The result of the Coupon Election was a triumph for the coalition. It took 473 seats, with Labour 57, Asquith Liberals 36, Irish Nationalists 7, Sinn Fein 73 and others 61[3]. There was some support for making the alliance between Lloyd George Liberals and Conservatives in 1920 but the attempt failed. The coalition finally collapsed in October 1922 when the Conservatives withdrew their support for Lloyd George. The Coupon Election proved not to be a mandate for any fundamental realignment of party politics, but for peace, reconstruction and reform[4].

[1] There are several valuable books on the ways in which the war affected Britain. John Bourne Britain and the Great War 1914-18, Edward Arnold, 1989 and Stephen Constantine, Maurice W. Kirby and Mary B. Rose (eds.) The First World War in British History, Edward Arnold, 1995 provide an excellent introduction. Arthur Marwick The Deluge: British Society and the First World War, 2nd ed., Macmillan, 1991 was the first study to really examine the impact of ‘total war’.

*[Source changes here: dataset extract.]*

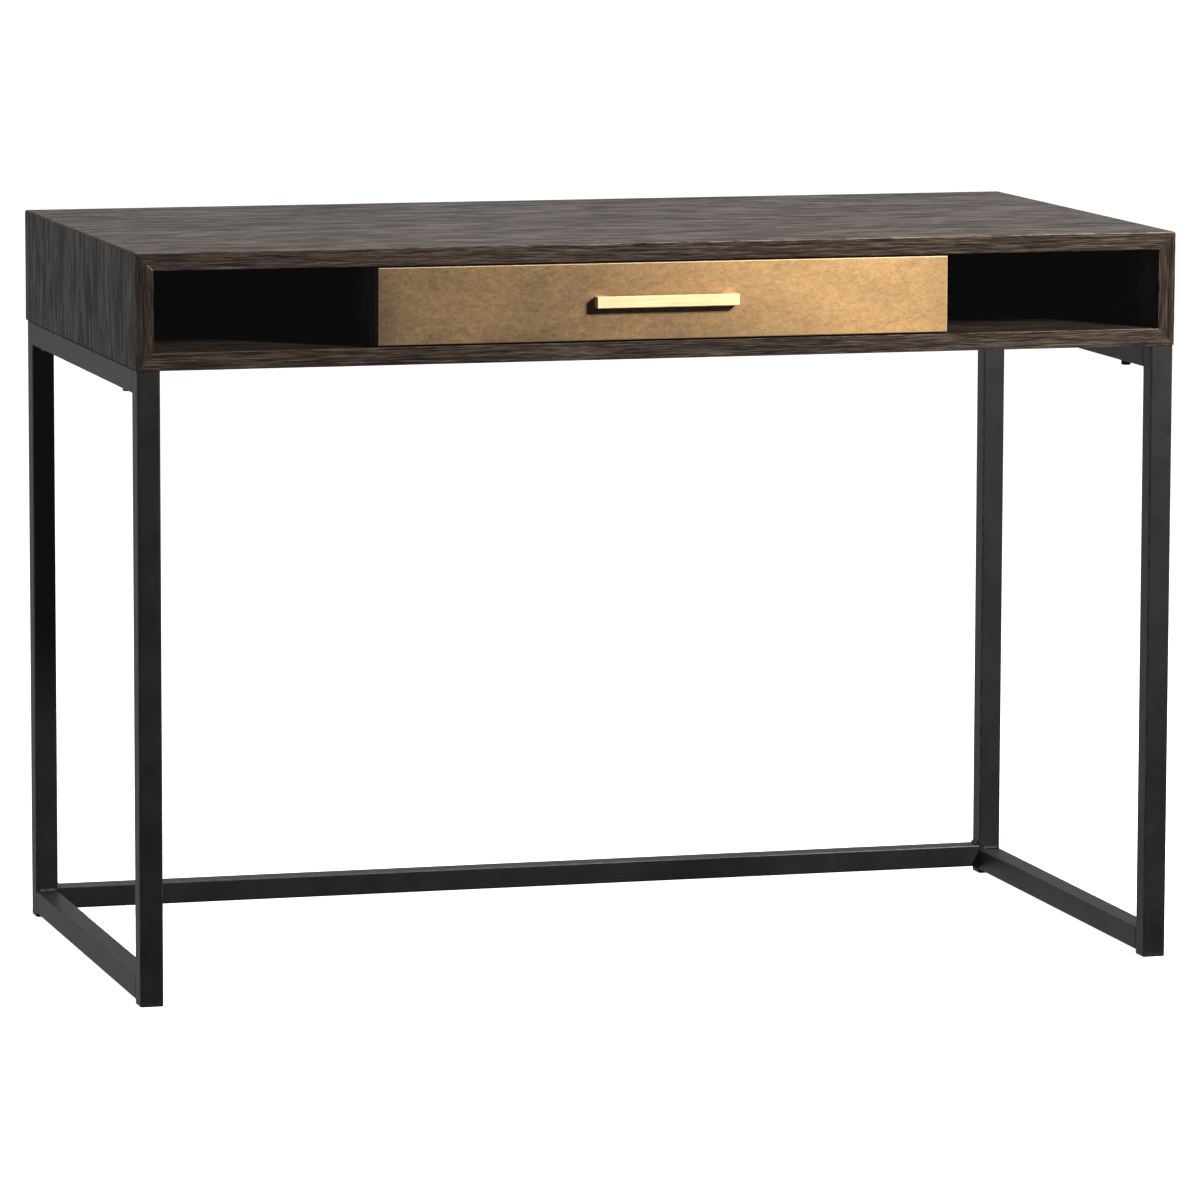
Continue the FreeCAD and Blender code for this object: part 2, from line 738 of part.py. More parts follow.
def onFront(run, middle):
    return abs(middle.y + amountOf("size.skin_return")) < 0.01


roundEdges(faceSkin, "size.skin_bend", onFront)
cutBox(faceSkin, (f"-{skinInner}", f"{front} + size.skin", f"{faceLow} + size.skin"),
       (skinInner, f"{front} + size.skin_return", f"{faceHigh} - size.skin"))
cutForward(faceSkin, f"{front} + size.skin", handleSpots, "size.skin")

faceCore = block("face_core", (f"-{skinInner}", f"{front} + size.skin", f"{faceLow} + size.skin"),
                 (skinInner, faceBack, f"{faceHigh} - size.skin"))
cutForward(faceCore, faceBack, handleSpots, "size.face_thick - size.skin")
cutForward(faceCore, faceBack, faceScrewSpots,
           "size.face_screw_length - size.box_wall + size.hole_end_play")

bumpers = newNode("drawer_bumpers", y=f"{faceBack} + size.bumper_thick", z=faceMiddle)
bumperSpots = [
    (f"{side} * {dividerMiddle}", f"{faceMiddle} + {level} * size.bumper_spread", "size.bumper_radius")
    for side in sides.values() for level in (-1, 1)
]
pad(bumpers, newSketch(bumpers, "XZ_Plane", circles=bumperSpots), "size.bumper_thick")

# ---- handle ----

barLow = f"({faceMiddle} - size.handle_height / 2)"
barHigh = f"({faceMiddle} + size.handle_height / 2)"
bar = block("handle_bar", (f"-{handleHalf}", handleFront, barLow), (handleHalf, postFront, barHigh))


# the bar's outer edges are eased, except the two that meet the posts
def onBarEdge(run, middle):
    return abs(middle.y - amountOf(postFront)) > 0.01


roundEdges(bar, "size.handle_ease", onBarEdge)
for x, z in handleSpots:
    cutHole(bar, "-Y", (x, postFront, z), panHole, barHole)
for name, side in sides.items():
    ends = (f"{side} * ({handleHalf} - size.handle_height)", f"{side} * {handleHalf}")
    low, high = ends if side > 0 else reversed(ends)
    post = block(f"{name}_handle_post", (low, postFront, barLow), (high, front, barHigh))
    roundEdges(post, "size.handle_ease", lambda run, middle: abs(run.y) > 0.99)
    cutForward(post, front, [(f"{side} * {postMiddle}", faceMiddle)],
               f"{front} - {postFront}")


def panScrew(label, length):
    return turned(label, [
        ("0", "-size.pan_head_height"),
        ("size.pan_head_radius - size.pan_head_round", "-size.pan_head_height"),
        ("size.pan_head_radius", "size.pan_head_round - size.pan_head_height"),
        ("size.pan_head_radius", "0"),
        ("size.pan_radius", "0"),
        ("size.pan_radius", length),
        ("0", length),
    ])


handleScrew = panScrew("handle_screw", handleScrewLength)
faceScrew = panScrew("face_screw", "size.face_screw_length")
copies("handle_screws", handleScrew,
       [((x, boxFrontBack, z), axisTurn["-Y"]) for x, z in handleSpots])
copies("face_screws", faceScrew,
       [((x, boxFrontBack, z), axisTurn["-Y"]) for x, z in faceScrewSpots])

# ---- drawer box ----

grooveHigh = f"({boxFloor} + size.box_bottom)"
bottomHalf = f"({boxInner} + size.box_groove)"

drawerFront = block("drawer_front", (f"-{boxInner}", faceBack, boxLow), (boxInner, boxFrontBack, boxHigh))
cutBox(drawerFront, (f"-{boxInner}", f"{boxFrontBack} - size.box_groove", boxFloor),
       (boxInner, boxFrontBack, grooveHigh))
cutForward(drawerFront, boxFrontBack, handleSpots + faceScrewSpots, "size.box_wall")

block("drawer_back", (f"-{boxInner}", f"{boxBack} - size.box_wall", grooveHigh), (boxInner, boxBack, boxHigh))
block("drawer_bottom", (f"-{bottomHalf}", f"{boxFrontBack} - size.box_groove", boxFloor),
      (bottomHalf, boxBack, grooveHigh))

for name, side in sides.items():
    outward, inward = ("+X", "-X") if side > 0 else ("-X", "+X")
    faces = (f"{side} * {boxInner}", f"{side} * {boxHalf}")
    low, high = faces if side > 0 else reversed(faces)
    wall = block(f"drawer_{name}_side", (low, faceBack, boxLow), (high, boxBack, boxHigh))
    grooves = (f"{side} * {boxInner}", f"{side} * {bottomHalf}")
    low, high = grooves if side > 0 else reversed(grooves)
    cutBox(wall, (low, f"{boxFrontBack} - size.box_groove", boxFloor), (high, boxBack, grooveHigh))
    for row in screwRows:
        cutHole(wall, inward, (f"{side} * {boxHalf}", row, slideMiddle), screwHole,
                "size.screw_length + size.hole_end_play")

# ---- checks and export ----

doc.recompute()
for item in doc.Objects:
    if "Invalid" in item.State or "Error" in item.State:
        raise RuntimeError(f"{item.Label} failed: {item.State}")
for node in nodes:
    if node.Shape.isNull() or not node.Shape.isValid():
        raise RuntimeError(f"{node.Label} has no valid shape")

os.makedirs("parts", exist_ok=True)
for node in nodes:
    node.Shape.exportStep(os.path.join("parts", node.Label + ".step"))
    print(node.Label, len(node.Shape.Solids), round(node.Shape.Volume))
print(len(nodes), "nodes")
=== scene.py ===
import math
import bmesh
import bpy
from mathutils import Matrix, Vector, noise


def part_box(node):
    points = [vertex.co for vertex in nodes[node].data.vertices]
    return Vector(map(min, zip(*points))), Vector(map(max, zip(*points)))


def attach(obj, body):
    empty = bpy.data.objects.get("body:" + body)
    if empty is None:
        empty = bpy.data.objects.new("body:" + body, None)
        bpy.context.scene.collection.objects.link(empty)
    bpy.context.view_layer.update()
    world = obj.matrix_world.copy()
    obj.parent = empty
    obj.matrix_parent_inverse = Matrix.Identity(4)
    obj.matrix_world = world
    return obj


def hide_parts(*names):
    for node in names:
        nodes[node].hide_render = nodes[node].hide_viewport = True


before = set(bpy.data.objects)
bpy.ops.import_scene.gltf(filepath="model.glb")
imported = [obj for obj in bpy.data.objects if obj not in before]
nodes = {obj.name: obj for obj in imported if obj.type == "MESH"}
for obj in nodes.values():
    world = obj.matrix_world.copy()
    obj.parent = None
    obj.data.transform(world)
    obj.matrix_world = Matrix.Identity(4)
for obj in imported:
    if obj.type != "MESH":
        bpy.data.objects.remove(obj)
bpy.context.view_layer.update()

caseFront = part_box("top_panel")[0].y
print("frame:", len(nodes), "nodes")


# shader building

class Wire:
    # an output socket that can stand in a sum; every operator adds its own Math node
    def __init__(self, finish, socket):
        self.finish = finish
        self.socket = socket

    def math(self, operation, *parts):
        return self.finish.node("Math", {"operation": operation}, dict(enumerate(parts)))

    def __add__(self, other):
        return self.math("ADD", self, other)

    def __radd__(self, other):
        return self.math("ADD", other, self)

    def __sub__(self, other):
        return self.math("SUBTRACT", self, other)

    def __rsub__(self, other):
        return self.math("SUBTRACT", other, self)

    def __mul__(self, other):
        return self.math("MULTIPLY", self, other)

    def __rmul__(self, other):
        return self.math("MULTIPLY", other, self)

    def atLeast(self, other):
        return self.math("MAXIMUM", self, other)


cornerRange = (0.995, 0.8)  # largest normal part where a corner starts and where it is full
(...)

[2] John Turner British Politics and the Great War: Coalition and Conflict, 1915-1918, Yale University Press, 1992 is a classic study.

[3] None of the 73 Sinn Fein elected took up their seats in Westminster. The high number of ‘others’ included 50 Conservatives who were elected even though they did not have the ‘coupon’.

[4] K. O. Morgan Consensus and Disunity: the Lloyd George Coalition 1918-22, Oxford University Press, 1979 is the most detailed study available.